Starting with PMM 2.40.0, PMM uses postgres to maintain the grafana settings (where in previous versions it used an sqlite database). With that release there was an automated migration for users that started with a version of PMM < 2.40.0. While I see your issue came up going from 2.41.1 to 2.41.2, do you know what version of PMM you started with?
to start checking we need to see if you actually have the grafana database for settings:
you should get roughly 113 or so rows returned…that at least gives confidence that the db was created (may be issue with it but we can get there eventually)
Now take a look at your /etc/grafana/grafana.ini, particularly the [database] section. do you see the following (i suspect not based on the error)
[database]
type = postgres
host = localhost
user = grafana
password = grafana
That will give a better indication of where to look next.

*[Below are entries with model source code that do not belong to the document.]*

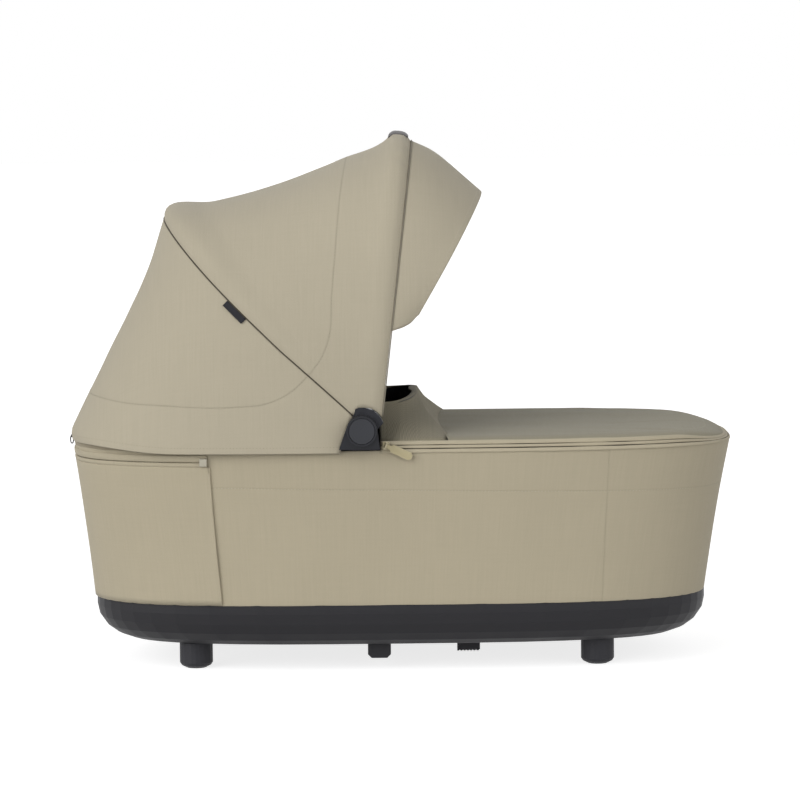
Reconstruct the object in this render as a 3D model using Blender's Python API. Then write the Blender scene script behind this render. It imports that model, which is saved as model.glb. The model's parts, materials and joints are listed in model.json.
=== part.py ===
"""Carrycot of a pram: plastic tub on four feet, fabric walls, folding hood with a carry bow, visor, apron, wind flap.

The head end is at -X, the foot end at +X and +Z is up. The origin lies on the floor, under the middle.
Right is the -Y side, as seen by someone who stands at the head end and looks to the foot end.
"""

import math
from dataclasses import dataclass

import bmesh
import bpy
import numpy as np
from mathutils import Matrix, Vector

# Levels above the floor, in metres
TUB_BOTTOM_Z = 0.032
TUB_TOP_Z = 0.085
RIM_Z = 0.2725

# Plan of the tub's upper edge and of the rim
BASE_HEAD_X = -0.3772
BASE_FOOT_X = 0.3783
BASE_HALF_WIDTH = 0.196
RIM_HEAD_X = -0.4012
RIM_FOOT_X = 0.41105
RIM_HALF_WIDTH = 0.2165
PLAN_EXPONENT = 3.4

# Tub
TUB_WALL = 0.003
TUB_CORNER_WIDTH = 0.040
TUB_CORNER_HEIGHT = 0.042
VENT_X = 0.0833
VENT_Y = -0.075
VENT_SLOT_WIDTH = 0.0038
VENT_SLOT_LENGTH = 0.044
VENT_PITCH = 0.012
VENT_SLOTS = 5

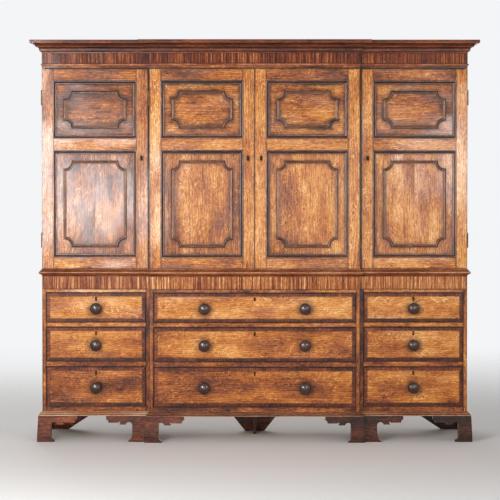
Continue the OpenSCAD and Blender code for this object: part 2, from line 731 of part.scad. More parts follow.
lower_case_sides();
lower_case_boards();
lower_case_backs();
drawer_rails();
drawer_runners();
lower_friezes();
waist_moulding();
base_moulding();
bracket_feet();
back_feet();
upper_case_sides();
upper_case_boards();
upper_case_backs();
shelves();
upper_friezes();
cornice();
hinge_fixed_leaves();
door_frame(0);  // door_left_wing_frame
door_panels(0);  // door_left_wing_panels
door_mouldings(0);  // door_left_wing_mouldings
door_fittings(0);  // door_left_wing_fittings
door_frame(1);  // door_centre_left_frame
door_panels(1);  // door_centre_left_panels
door_mouldings(1);  // door_centre_left_mouldings
door_fittings(1);  // door_centre_left_fittings
door_frame(2);  // door_centre_right_frame
door_panels(2);  // door_centre_right_panels
door_mouldings(2);  // door_centre_right_mouldings
door_fittings(2);  // door_centre_right_fittings
door_frame(3);  // door_right_wing_frame
door_panels(3);  // door_right_wing_panels
door_mouldings(3);  // door_right_wing_mouldings
door_fittings(3);  // door_right_wing_fittings
drawer_front(0, 2);  // drawer_left_top_front
drawer_box(0, 2);  // drawer_left_top_box
drawer_knobs(0, 2);  // drawer_left_top_knobs
drawer_front(0, 1);  // drawer_left_middle_front
drawer_box(0, 1);  // drawer_left_middle_box
drawer_knobs(0, 1);  // drawer_left_middle_knobs
drawer_front(0, 0);  // drawer_left_bottom_front
drawer_box(0, 0);  // drawer_left_bottom_box
drawer_knobs(0, 0);  // drawer_left_bottom_knobs
drawer_front(1, 2);  // drawer_centre_top_front
drawer_box(1, 2);  // drawer_centre_top_box
drawer_knobs(1, 2);  // drawer_centre_top_knobs
drawer_front(1, 1);  // drawer_centre_middle_front
drawer_box(1, 1);  // drawer_centre_middle_box
drawer_knobs(1, 1);  // drawer_centre_middle_knobs
drawer_front(1, 0);  // drawer_centre_bottom_front
drawer_box(1, 0);  // drawer_centre_bottom_box
drawer_knobs(1, 0);  // drawer_centre_bottom_knobs
drawer_front(2, 2);  // drawer_right_top_front
drawer_box(2, 2);  // drawer_right_top_box
drawer_knobs(2, 2);  // drawer_right_top_knobs
drawer_front(2, 1);  // drawer_right_middle_front
drawer_box(2, 1);  // drawer_right_middle_box
drawer_knobs(2, 1);  // drawer_right_middle_knobs
drawer_front(2, 0);  // drawer_right_bottom_front
drawer_box(2, 0);  // drawer_right_bottom_box
drawer_knobs(2, 0);  // drawer_right_bottom_knobs
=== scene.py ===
# %% [markdown]
# # A breakfront housekeepers cupboard in waxed oak
# The joiner's model comes first. It is a fixed frame that says where every board, moulding and knob sits,
# in metres, with the front towards -Y and the floor at Z = 0. Each board and moulding is then dressed:
# its edges are eased, its profile is drawn finer, and it gets the wood it was made of.

import functools
import math

import bmesh
import bpy
import numpy as np
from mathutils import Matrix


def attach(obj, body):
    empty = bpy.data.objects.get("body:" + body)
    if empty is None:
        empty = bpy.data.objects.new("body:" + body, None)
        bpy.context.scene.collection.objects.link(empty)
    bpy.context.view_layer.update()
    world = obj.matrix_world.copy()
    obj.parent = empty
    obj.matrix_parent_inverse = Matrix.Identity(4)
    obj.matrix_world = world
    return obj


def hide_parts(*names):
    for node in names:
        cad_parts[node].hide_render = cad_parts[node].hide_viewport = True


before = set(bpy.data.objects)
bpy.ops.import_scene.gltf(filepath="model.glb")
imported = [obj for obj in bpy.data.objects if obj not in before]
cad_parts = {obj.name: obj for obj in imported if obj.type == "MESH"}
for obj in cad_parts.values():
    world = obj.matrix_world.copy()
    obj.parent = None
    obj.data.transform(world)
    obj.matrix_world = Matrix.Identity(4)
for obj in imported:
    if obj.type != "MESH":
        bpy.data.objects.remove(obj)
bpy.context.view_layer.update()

# %% [markdown]
# ## Measures
# The cupboard is drawn in millimetres, as its maker would, and one factor turns them to metres. The front
# has three planes: the two wings, the middle bay that steps forward, and the back.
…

# cat /etc/grafana/grafana.ini
##################### Grafana Configuration #####################
# Only changed settings. You can find default settings in /usr/share/grafana/conf/defaults.ini
#################################### Database ####################################
[database]
# You can configure the database connection by specifying type, host, name, user and password
# as separate properties or as on string using the url properties.

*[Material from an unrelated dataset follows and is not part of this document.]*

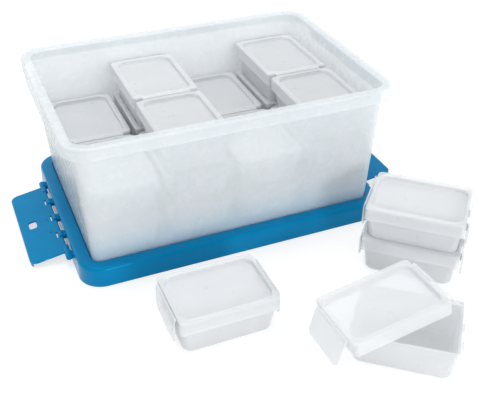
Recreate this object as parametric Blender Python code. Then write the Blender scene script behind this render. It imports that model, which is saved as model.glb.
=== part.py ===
"""Freezer box for breast milk, with its clip-top containers, as it stands in use.

A clear tub stands in the raised frame of its own blue lid. The lid carries a hinged latch at
each end. The tub holds two rows of four columns of small clip-top containers, and four more
containers stand in front of it: one closed, two stacked and one open with its cap laid askew.
Lengths are in metres, angles in degrees, and Z is up from the floor.
"""

import math

import bmesh
import bpy
from mathutils import Matrix, Vector

# Shared clearances
GAP = 0.0003
RUN = 0.0003

# Tray of a container
TRAY_LENGTH = 0.0830
TRAY_WIDTH = 0.0564
TRAY_HEIGHT = 0.0354
TRAY_CORNER = 0.0088
TRAY_RIM_CORNER = 0.0025
TRAY_END_LEAN = 0.0018
TRAY_SIDE_LEAN = 0.0037
TRAY_WALL = 0.0011
TRAY_FOOT = 0.0016
TRAY_MOUTH_STEP = 0.0012
TRAY_MOUTH_DEPTH = 0.0034
LUG_WIDTH = 0.0090
LUG_HEIGHT = 0.0030
LUG_REACH = 0.0029
LUG_SPACING = 0.0230

# Cap of a container
CAP_WALL = 0.0011
CAP_RIM = 0.0037
CAP_SINK = 0.0021
CAP_EDGE = 0.0008
CAP_SKIRT = 0.0133
NEST_CLEARANCE = 0.0004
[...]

# Either "mysql", "postgres" or "sqlite3", it's your choice
# If the password contains # or ; you have to wrap it with triple quotes. Ex """#password;"""
[paths]
# Directory where grafana will automatically scan and look for plugins
plugins = /srv/grafana/plugins
# Directory where grafana can store logs
logs = /srv/logs
# Path to where grafana can store temp files, sessions, and the sqlite3 db (if that is used)
data = /srv/grafana
#################################### Logging ##########################
[log]
ls -la /srv/postgres14
total 76
drwx------. 19 postgres postgres 4096 Jun 21 19:14 .
drwxr-xr-x. 14 root root 4096 Jun 21 19:13 ..
drwx------. 7 postgres postgres 67 Jun 21 19:12 base
drwx------. 2 postgres postgres 4096 Jun 24 05:53 global
drwx------. 2 postgres postgres 6 Mar 19 21:15 pg_commit_ts
drwx------. 2 postgres postgres 6 Mar 19 21:15 pg_dynshmem
-rw-------. 1 postgres postgres 4789 Mar 19 21:15 pg_hba.conf
-rw-------. 1 postgres postgres 1636 Mar 19 21:15 pg_ident.conf
drwx------. 4 postgres postgres 68 Jun 25 19:01 pg_logical
drwx------. 4 postgres postgres 36 Mar 27 22:12 pg_multixact
drwx------. 2 postgres postgres 6 Mar 19 21:15 pg_notify
drwx------. 2 postgres postgres 6 Mar 19 21:15 pg_replslot
drwx------. 2 postgres postgres 6 Mar 19 21:15 pg_serial
drwx------. 2 postgres postgres 6 Mar 19 21:15 pg_snapshots
drwx------. 2 postgres postgres 6 Jun 21 19:14 pg_stat
drwx------. 2 postgres postgres 134 Jun 25 19:03 pg_stat_tmp
drwx------. 2 postgres postgres 18 Jun 17 17:29 pg_subtrans
drwx------. 2 postgres postgres 6 Mar 19 21:15 pg_tblspc
drwx------. 2 postgres postgres 6 Mar 19 21:15 pg_twophase
-rw-------. 1 postgres postgres 3 Mar 19 21:15 PG_VERSION
drwx------. 3 postgres postgres 92 Jun 24 15:00 pg_wal
drwx------. 2 postgres postgres 4096 Jun 16 01:03 pg_xact
-rw-------. 1 postgres postgres 88 Mar 19 21:15 postgresql.auto.conf
-rw-------. 1 postgres postgres 28742 Mar 19 21:15 postgresql.conf
-rw-------. 1 postgres postgres 237 Jun 21 19:14 postmaster.opts
-rw-------. 1 postgres postgres 90 Jun 21 19:14 postmaster.pid
cd /srv/backup
# ls -ltr
total 0
I assume that’s not an all-inclusive list of tables in the grafana schema but do you see a dashboard table or permission table? Those would be indicators that the Grafana DB has been prepped to handle all the grafana specific settings. (Alert tables may be also but I know we build our own alerting feature before grafana did so don’t want to assume).
It may be as simple as just needing to add
type = postgres
host = localhost
user = grafana
password = grafana
to the database section of your /etc/grafana/grafana.ini
and restarting grafana with supervisorctl restart grafana
There is also a world where you just have a permission issue on the sqlite db (it would be in /srv/grafana/grafana.db) and should be owner/group grafana/grafana. It’s possible the permissions were wrong preventing both grafana from starting and the migration from happening (just a guess).
FYI: Running pmm-admin list or its longer equivalent pmm-admin inventory list services is supposed to yield an error ...Invalid API key, since the agent config located at /usr/local/percona/pmm2/config/pmm-agent.yaml does not contain credentials.
However, if you are able to see the inventory page at https://your-pmm-server/graph/inventory/services, then we should be good.
Also, consider stopping the prometheus job with supervisorctl stop prometheus, as it likely prevents the PMM container from getting into the healthy status.